▶ Task to complete: Look in the data below for the line that contains "Break this object". Copy that line and the remaining lines exactly.

▶ Supplied data:
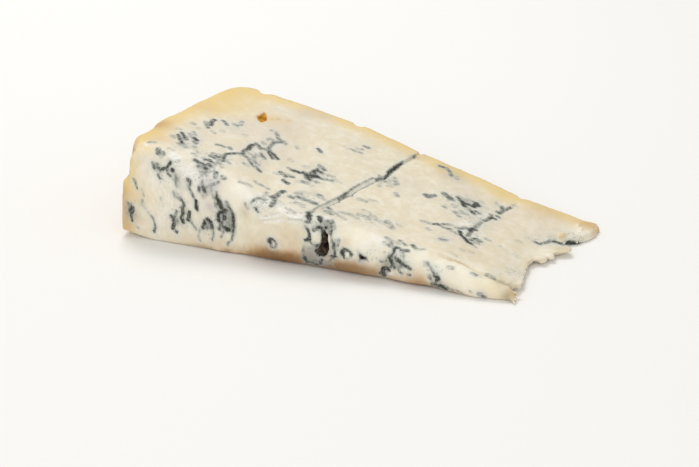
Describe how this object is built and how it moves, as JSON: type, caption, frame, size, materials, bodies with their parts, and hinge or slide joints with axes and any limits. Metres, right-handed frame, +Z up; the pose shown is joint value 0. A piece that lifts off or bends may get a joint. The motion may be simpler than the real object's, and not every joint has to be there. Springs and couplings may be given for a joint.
{
  "type": "gorgonzola cheese wedge",
  "caption": "Low wedge of blue-veined gorgonzola lying on a cut side: thick outer-rind end, sloping cut face with needle channels, mould cavities in front, thin torn tip.",
  "frame": {"origin": "middle of the footprint's bounding box, on the surface the wedge rests on", "axes": "+X from the outer rind to the torn tip, +Y from the front cut to the wheel's flat rind, +Z up"},
  "size_m": [0.161, 0.0776, 0.0351],
  "materials": {
    "paste": "moist, satin, cream with blue-grey veins"
  },
  "bodies": {
    "root": {"wedge": "paste"}
  },
  "joints": []
}
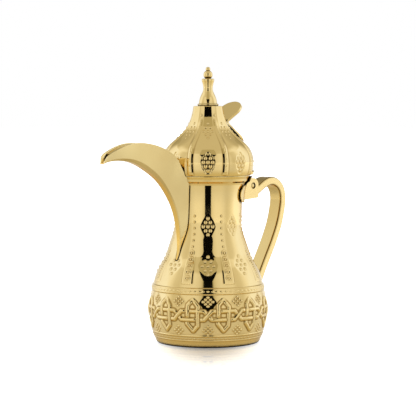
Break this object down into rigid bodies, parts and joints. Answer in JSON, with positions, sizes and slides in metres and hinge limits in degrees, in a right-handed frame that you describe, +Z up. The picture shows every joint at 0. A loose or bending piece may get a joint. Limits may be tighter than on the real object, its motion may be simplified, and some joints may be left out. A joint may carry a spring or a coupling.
{
  "type": "dallah coffee pot",
  "caption": "Waisted metal coffee pot with a crescent spout, a strap handle and a hinged onion-domed lid with a thumb lever.",
  "frame": {"origin": "centre of the base ring's underside, on the pot's axis", "axes": "+Z up along the pot's axis, +X towards the handle, -X towards the spout, XZ the mirror plane"},
  "size_m": [0.2486, 0.118, 0.2749],
  "materials": {
    "gold_polished": "mirror polished gold over steel",
    "gold_satin": "satin gold",
    "steel_inside": "plain steel fastener"
  },
  "bodies": {
    "pot": {"base_ring": "gold_polished", "base_plate": "gold_satin", "lower_body": "gold_polished", "upper_body": "gold_polished", "collar_ring": "gold_polished", "spout_keel": "gold_satin", "spout_cheek_left": "gold_satin", "spout_cheek_right": "gold_satin", "spout_cover": "gold_satin", "handle_bar": "gold_satin", "handle_foot": "gold_satin", "handle_foot_rivets": "gold_polished", "hinge_saddle": "gold_satin", "bracket_cheek_left": "gold_satin", "bracket_cheek_right": "gold_satin", "hinge_pin": "steel_inside", "pin_heads": "gold_polished"},
    "lid": {"lid_dome": "gold_polished", "lid_rim_ring": "gold_polished", "lid_spigot": "gold_satin", "hinge_leaf": "gold_satin", "leaf_rivets": "gold_polished", "thumb_lever": "gold_polished", "thumb_rivets": "gold_polished", "finial_disc": "gold_polished", "finial_vase": "gold_polished", "finial_ball": "gold_polished", "finial_tip": "gold_polished", "finial_rod": "steel_inside", "finial_nut": "steel_inside"}
  },
  "joints": [
    {"name": "lid_hinge", "type": "hinge", "parent": "pot", "child": "lid", "pos_m": [0.0562, 0, 0.155], "axis": [0, 1, 0], "range_deg": [0, 80]}
  ]
}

▶ Written response:
Break this object down into rigid bodies, parts and joints. Answer in JSON, with positions, sizes and slides in metres and hinge limits in degrees, in a right-handed frame that you describe, +Z up. The picture shows every joint at 0. A loose or bending piece may get a joint. Limits may be tighter than on the real object, its motion may be simplified, and some joints may be left out. A joint may carry a spring or a coupling.
{
  "type": "dallah coffee pot",
  "caption": "Waisted metal coffee pot with a crescent spout, a strap handle and a hinged onion-domed lid with a thumb lever.",
  "frame": {"origin": "centre of the base ring's underside, on the pot's axis", "axes": "+Z up along the pot's axis, +X towards the handle, -X towards the spout, XZ the mirror plane"},
  "size_m": [0.2486, 0.118, 0.2749],
  "materials": {
    "gold_polished": "mirror polished gold over steel",
    "gold_satin": "satin gold",
    "steel_inside": "plain steel fastener"
  },
  "bodies": {
    "pot": {"base_ring": "gold_polished", "base_plate": "gold_satin", "lower_body": "gold_polished", "upper_body": "gold_polished", "collar_ring": "gold_polished", "spout_keel": "gold_satin", "spout_cheek_left": "gold_satin", "spout_cheek_right": "gold_satin", "spout_cover": "gold_satin", "handle_bar": "gold_satin", "handle_foot": "gold_satin", "handle_foot_rivets": "gold_polished", "hinge_saddle": "gold_satin", "bracket_cheek_left": "gold_satin", "bracket_cheek_right": "gold_satin", "hinge_pin": "steel_inside", "pin_heads": "gold_polished"},
    "lid": {"lid_dome": "gold_polished", "lid_rim_ring": "gold_polished", "lid_spigot": "gold_satin", "hinge_leaf": "gold_satin", "leaf_rivets": "gold_polished", "thumb_lever": "gold_polished", "thumb_rivets": "gold_polished", "finial_disc": "gold_polished", "finial_vase": "gold_polished", "finial_ball": "gold_polished", "finial_tip": "gold_polished", "finial_rod": "steel_inside", "finial_nut": "steel_inside"}
  },
  "joints": [
    {"name": "lid_hinge", "type": "hinge", "parent": "pot", "child": "lid", "pos_m": [0.0562, 0, 0.155], "axis": [0, 1, 0], "range_deg": [0, 80]}
  ]
}